[Extracted records]
--*--

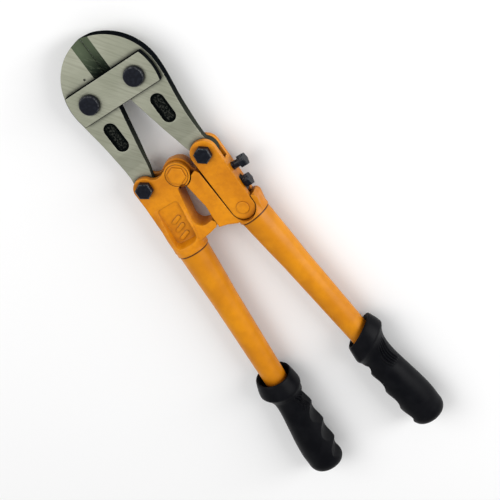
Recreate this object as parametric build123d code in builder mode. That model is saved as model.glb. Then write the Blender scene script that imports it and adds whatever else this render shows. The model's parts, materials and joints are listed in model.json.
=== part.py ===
from build123d import *
from math import atan2, cos, degrees, radians, sin, sqrt
import os

# Compound-action bolt cutters, closed and lying on their back.  Millimetres, +Z up, +Y towards the jaw
# tips, +X towards the adjustable handle.  The origin is under the middle of the whole tool, on the surface
# that it lies on.

os.makedirs("parts", exist_ok=True)

# ---- driving dimensions: layout -------------------------------------------------------------------------
length = 350.0  # jaw tips to grip ends
rest_height = 14.5  # the tool's middle plane above the surface that it lies on
jaw_reach = 36.8  # jaw pivots to jaw tips
jaw_pivot_half = 18.0  # jaw pivot to the centre line
tang_drop = 65.9  # jaw pivots back to the tang bolts
tang_half = 23.9  # tang bolt to the centre line
centre_drop = 3.0  # tang bolts back to the centre bolt
rivet_drop = 43.8  # tang bolts back to the yoke rivet
rivet_half = 24.0  # yoke rivet to the centre line
mouth_drop = 119.2  # jaw pivots back to the tube mouths
mouth_half = 25.3  # tube mouth centre to the centre line
handle_angle = 5.2  # splay of each handle from the centre line, degrees

# ---- driving dimensions: pieces -------------------------------------------------------------------------
jaw_half_width = 33.5
jaw_radius = 37.3  # outer arc of each jaw
jaw_thickness = 8.0
tang_thickness = 6.0
edge_gap = 0.15  # each cutting edge to the centre line when closed
edge_land = 0.6  # blunt width left on each cutting edge
bevel_width = 6.6
left_tang_radius = 7.0
right_tang_radius = 8.8
pill_width = 9.6
pill_length = 21.4
pill_depth = 0.7
strap_inset = 1.5  # strap ends to the jaws' outline
strap_width = 22.6
strap_thickness = 4.0
jaw_bolt_radius = 4.5
jaw_head_radius = 6.7
jaw_head_height = 3.4
jaw_head_round = 1.3
jaw_nut_across = 14.0
nut_corner = 0.6  # rounding or chamfer of every nut
head_chamfer = 0.7
strap_chamfer = 0.35
casting_thickness = 15.0
ear_radius = 7.8  # round the left tang bolt
centre_ear_radius = 8.8
tongue_ear_radius = 10.2  # the right casting's ear, between the left casting's two
tang_bolt_radius = 3.25
tang_head_across = 10.4
tang_head_height = 4.2
nut_height = 4.6
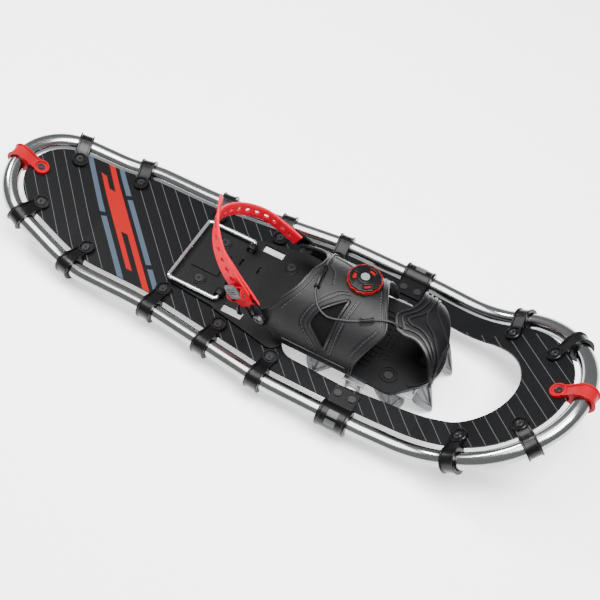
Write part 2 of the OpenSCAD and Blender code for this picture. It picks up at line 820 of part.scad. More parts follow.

--*--

What needs to be done —
Within the listing, how many lines hold the word "that"? Only the number is to be given.

Task response —
3